### Information provided:

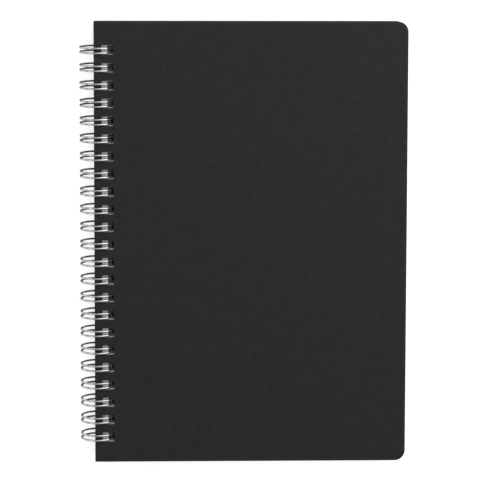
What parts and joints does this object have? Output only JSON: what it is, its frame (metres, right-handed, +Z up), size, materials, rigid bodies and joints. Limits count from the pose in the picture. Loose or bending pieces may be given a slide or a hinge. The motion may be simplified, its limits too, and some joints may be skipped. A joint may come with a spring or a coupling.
{
  "type": "wire-bound notebook",
  "caption": "A5 hardcover notebook: black board front and back covers and a block of leaves held by one twin-loop wire, each cover hinged round the wire.",
  "frame": {"origin": "middle of the bottom of the bounding box of the closed notebook lying on its back cover, level with the underside of the wire loops", "axes": "+Z is up, out of the front cover; +Y runs along the spine towards the head of the pages; +X runs from the wire to the fore edge"},
  "size_m": [0.1568, 0.212, 0.0163],
  "materials": {
    "front_cover": "matte black paper wrap",
    "back_cover": "matte black paper wrap",
    "page_block": "uncoated off-white paper, trimmed edges",
    "binding_wire": "bright nickel-coated steel wire"
  },
  "bodies": {
    "bound_block": {"page_block": "page_block", "binding_wire": "binding_wire"},
    "front_cover": {"front_cover": "front_cover"},
    "back_cover": {"back_cover": "back_cover"}
  },
  "joints": [
    {"name": "front_cover_hinge", "type": "hinge", "parent": "bound_block", "child": "front_cover", "pos_m": [-0.07023, 0, 0.00935], "axis": [0, -1, 0], "range_deg": [0, 180]},
    {"name": "back_cover_hinge", "type": "hinge", "parent": "bound_block", "child": "back_cover", "pos_m": [-0.07023, 0, 0.00695], "axis": [0, 1, 0], "range_deg": [0, 180]}
  ]
}
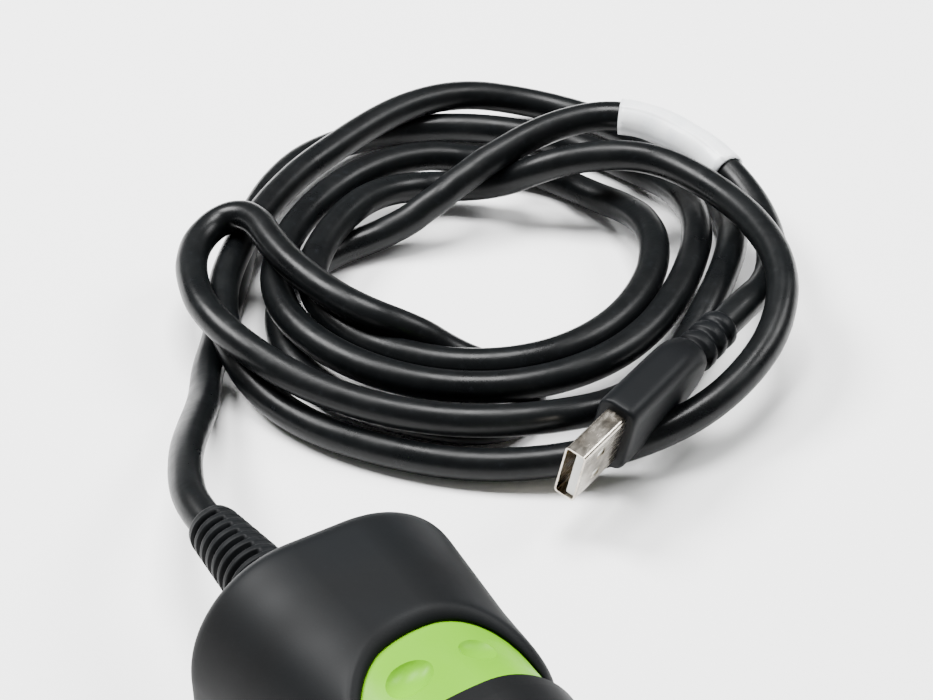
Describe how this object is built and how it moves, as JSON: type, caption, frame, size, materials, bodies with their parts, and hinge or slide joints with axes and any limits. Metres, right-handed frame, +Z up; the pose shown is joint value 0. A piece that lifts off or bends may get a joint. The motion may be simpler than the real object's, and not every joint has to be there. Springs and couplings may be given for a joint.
{
  "type": "handheld barcode scanner",
  "caption": "Rugged corded barcode scanner lying on its side: lime shells, charcoal rubber bumpers and grip, trigger, slotted strain relief, coiled lead with a flat computer plug.",
  "frame": {"origin": "on the surface the scanner lies on, under the middle of the scanner's own box without its lead", "axes": "+Y from the head towards the handle's foot and the lead, +X towards the scanning nose, +Z up out of the surface, through the scanner's left side"},
  "size_m": [0.2185, 0.354, 0.0741],
  "materials": {
    "lime_shell": "satin",
    "charcoal_rubber": "matte",
    "seal_rubber": "matte",
    "smoked_window": "polished",
    "trigger_plastic": "satin",
    "steel": "bright",
    "switch_plastic": "matte",
    "plunger_plastic": "satin",
    "circuit_board": "satin",
    "chip_plastic": "matte",
    "engine_alloy": "die cast",
    "black_alloy": "black anodised",
    "optic_glass": "polished",
    "led_plastic": "gloss",
    "flex_film": "gloss",
    "light_pipe": "frosted",
    "weight_alloy": "sintered",
    "cord_jacket": "satin",
    "clear_plug": "gloss",
    "nickel_shell": "nickel plated",
    "gold_contact": "gold flash",
    "plug_insulator": "satin",
    "label_paper": "laminated"
  },
  "bodies": {
    "scanner": {"left_housing": "lime_shell", "right_housing": "lime_shell", "parting_seal": "seal_rubber", "handle_screws": "steel", "head_screws": "steel", "foot_boot": "charcoal_rubber", "grip_sleeve": "charcoal_rubber", "nose_bumper": "charcoal_rubber", "rear_bumper": "charcoal_rubber", "exit_window": "smoked_window", "window_seal": "seal_rubber", "engine_chassis": "engine_alloy", "lens_barrel": "black_alloy", "camera_lens": "optic_glass", "image_sensor": "chip_plastic", "illumination_leds": "led_plastic", "aiming_lens": "optic_glass", "main_board": "circuit_board", "board_components": "chip_plastic", "handle_board": "circuit_board", "engine_flex": "flex_film", "beeper": "switch_plastic", "status_lens": "light_pipe", "status_led": "led_plastic", "trigger_pin": "steel", "switch_body": "switch_plastic", "trigger_spring": "steel", "vibration_motor": "steel", "motor_cradle": "switch_plastic", "cord_socket": "switch_plastic", "cord_plug_body": "clear_plug", "cord_boot": "cord_jacket", "port_seal": "seal_rubber", "usb_shell": "nickel_shell", "usb_insulator": "plug_insulator", "usb_contacts": "gold_contact", "usb_overmould": "cord_jacket", "usb_strain_relief": "cord_jacket", "cord_lead": "cord_jacket", "cord_coil": "cord_jacket", "cord_label": "label_paper"},
    "trigger": {"trigger": "trigger_plastic"},
    "plunger": {"switch_plunger": "plunger_plastic"},
    "weight": {"vibration_weight": "weight_alloy"}
  },
  "joints": [
    {"name": "trigger_pull", "type": "hinge", "parent": "scanner", "child": "trigger", "pos_m": [-0.00319, -0.0175, 0.03435], "axis": [0.0124, 0.0825, 0.9965], "range_deg": [0, 8], "stiffness_Nm_per_rad": 0.3, "springref_deg": -8.59, "deforming": ["trigger_spring"]},
    {"name": "plunger_press", "type": "slide", "parent": "scanner", "child": "plunger", "axis": [-0.9999, 0.0005, 0.0124], "range_m": [0, 0.0012]},
    {"name": "weight_spin", "type": "hinge", "parent": "scanner", "child": "weight", "pos_m": [-0.00822, 0.04628, 0.02913], "axis": [0.0005, -0.9966, 0.0825], "continuous": true}
  ],
  "couplings": [
    {"joint": "plunger_press", "follows": "trigger_pull", "m_per_rad": 0.008}
  ]
}
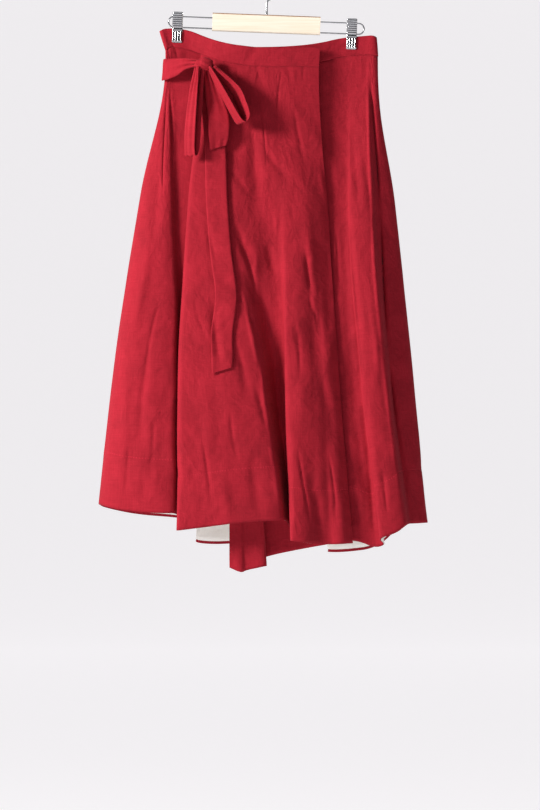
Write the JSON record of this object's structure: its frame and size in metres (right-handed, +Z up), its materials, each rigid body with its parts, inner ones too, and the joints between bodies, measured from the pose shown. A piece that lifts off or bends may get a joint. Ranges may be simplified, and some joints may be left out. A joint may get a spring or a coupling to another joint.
{
  "type": "wrap skirt on a clip hanger",
  "caption": "Long lined linen wrap skirt with a waistband, a side pleat and a bow tie, hanging by its waistband from a wooden bar hanger with sprung clips.",
  "frame": {"origin": "top of the inside of the hanger's hook, where it rests on a rail", "axes": "+Z up, the front of the skirt faces -Y, +X is to the right seen from the front"},
  "size_m": [0.5771, 0.1557, 1.0432],
  "materials": {
    "red_linen": "matte",
    "cream_linen": "matte",
    "pale_wood": "satin",
    "chrome": "polished"
  },
  "bodies": {
    "root": {"waistbandOver": "red_linen", "waistbandBack": "red_linen", "waistbandUnder": "red_linen", "panelFrontOver": "red_linen", "panelBack": "red_linen", "panelFrontUnder": "red_linen", "tieKnot": "red_linen", "tieBelt": "red_linen", "tieLoopLeft": "red_linen", "tieLoopRight": "red_linen", "tieTailShort": "red_linen", "tieTailLong": "red_linen", "bandLiningOver": "cream_linen", "bandLiningBack": "cream_linen", "bandLiningUnder": "cream_linen", "liningFrontOver": "cream_linen", "liningBack": "cream_linen", "liningFrontUnder": "cream_linen", "hangerBar": "pale_wood", "hangerHook": "chrome", "hangerWireLeft": "chrome", "hangerWireRight": "chrome", "clipLeftJawFront": "chrome", "clipLeftJawBack": "chrome", "clipLeftSpring": "chrome", "clipRightJawFront": "chrome", "clipRightJawBack": "chrome", "clipRightSpring": "chrome"}
  },
  "joints": []
}
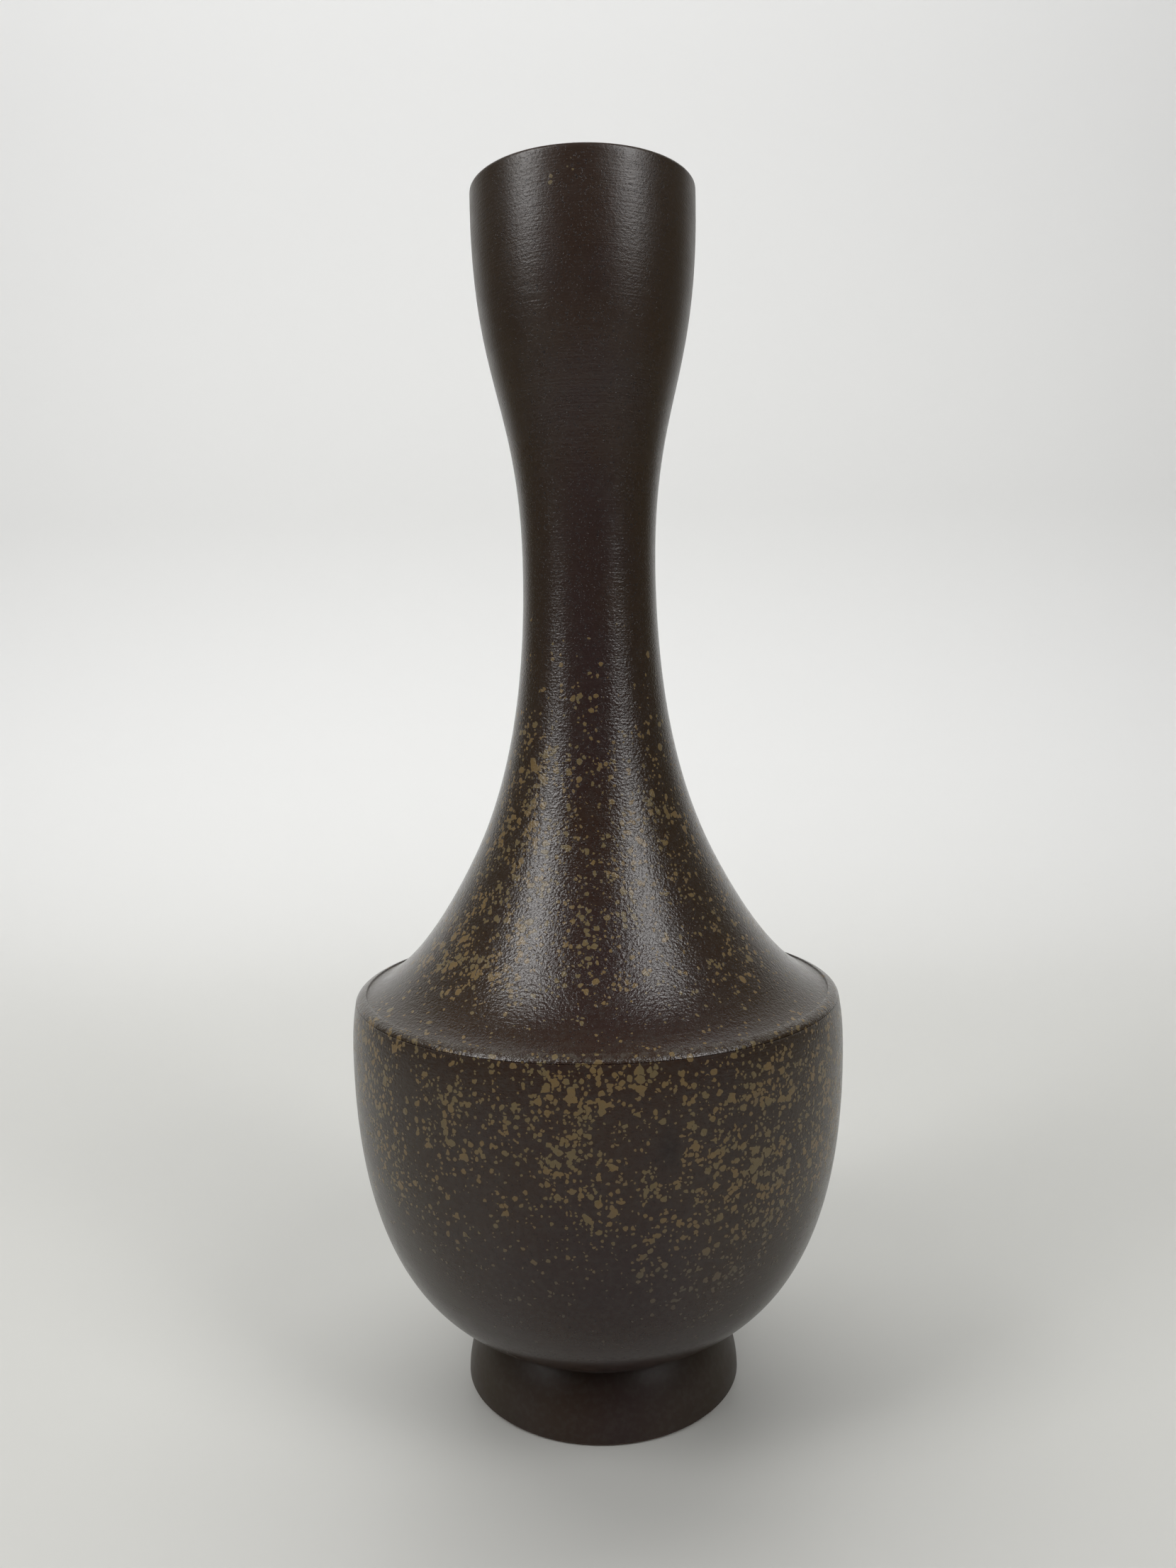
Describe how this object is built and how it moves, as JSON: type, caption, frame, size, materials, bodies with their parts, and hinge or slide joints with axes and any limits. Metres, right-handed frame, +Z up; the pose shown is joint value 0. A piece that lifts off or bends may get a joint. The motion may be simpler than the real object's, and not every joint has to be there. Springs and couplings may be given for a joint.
{
  "type": "bud vase",
  "caption": "Small stoneware bud vase with a flared foot, round bowl, beaded shoulder, slim neck and a tulip mouth with a thin lip.",
  "frame": {"origin": "centre of the foot ring's flat resting face", "axes": "+Z up along the axis of revolution, from the foot to the mouth; X and Y are equal, because every section is round"},
  "size_m": [0.101, 0.101, 0.242],
  "materials": {
    "stoneware_foot": "semi-matt dark brown stoneware",
    "stoneware_bowl": "semi-matt dark brown stoneware with olive speckles",
    "stoneware_shoulder": "semi-matt dark brown stoneware with olive speckles",
    "stoneware_neck": "semi-matt dark brown stoneware with sparse olive speckles",
    "stoneware_mouth": "satin dark brown stoneware with fine turning lines"
  },
  "bodies": {
    "root": {"foot_ring": "stoneware_foot", "bowl_body": "stoneware_bowl", "shoulder_flare": "stoneware_shoulder", "neck_tube": "stoneware_neck", "mouth_cup": "stoneware_mouth"}
  },
  "joints": []
}
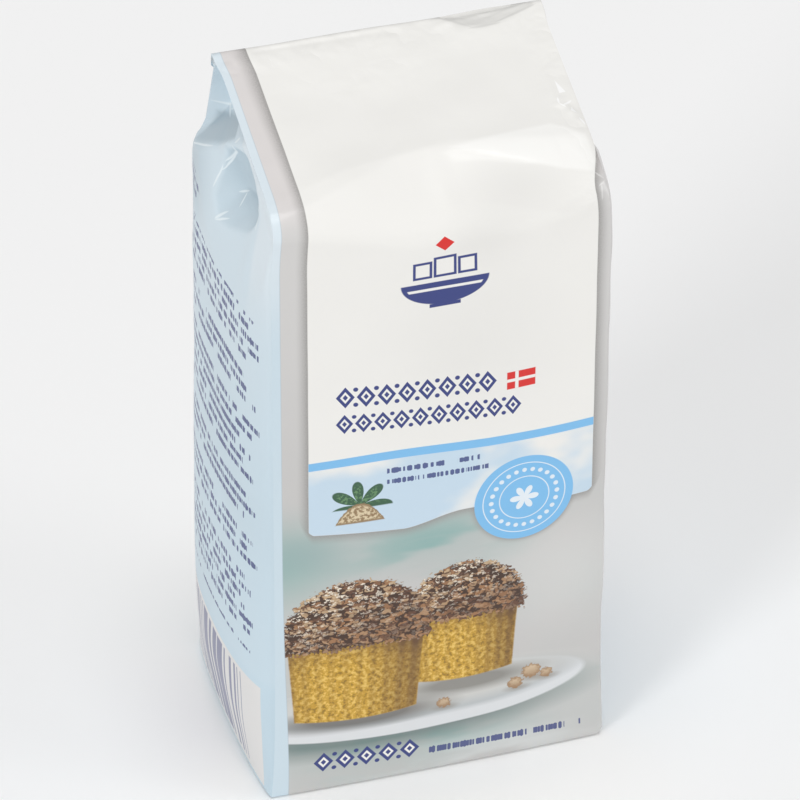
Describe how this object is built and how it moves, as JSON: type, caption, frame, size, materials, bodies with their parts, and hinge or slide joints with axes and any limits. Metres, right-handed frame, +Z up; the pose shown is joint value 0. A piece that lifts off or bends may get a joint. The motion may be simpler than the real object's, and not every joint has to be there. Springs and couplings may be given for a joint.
{
  "type": "sugar pouch",
  "caption": "Shut block-bottomed film pouch of brown sugar with side gussets, a leaning gable top and a sealed end folded down its back.",
  "frame": {"origin": "middle of the flat block bottom that the pouch stands on", "axes": "+Z up through the ridge, X across the front panel, -Y out of the front panel, +Y out of the back"},
  "size_m": [0.0838, 0.0618, 0.1645],
  "materials": {
    "printed_film": "satin-gloss laminate film, printed"
  },
  "bodies": {
    "root": {"pouch": "printed_film"}
  },
  "joints": []
}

### Problem to work on:
List every line in the records above that contains the word "each".

### Answer for the task:
  "caption": "A5 hardcover notebook: black board front and back covers and a block of leaves held by one twin-loop wire, each cover hinged round the wire.",
Write the JSON record of this object's structure: its frame and size in metres (right-handed, +Z up), its materials, each rigid body with its parts, inner ones too, and the joints between bodies, measured from the pose shown. A piece that lifts off or bends may get a joint. Ranges may be simplified, and some joints may be left out. A joint may get a spring or a coupling to another joint.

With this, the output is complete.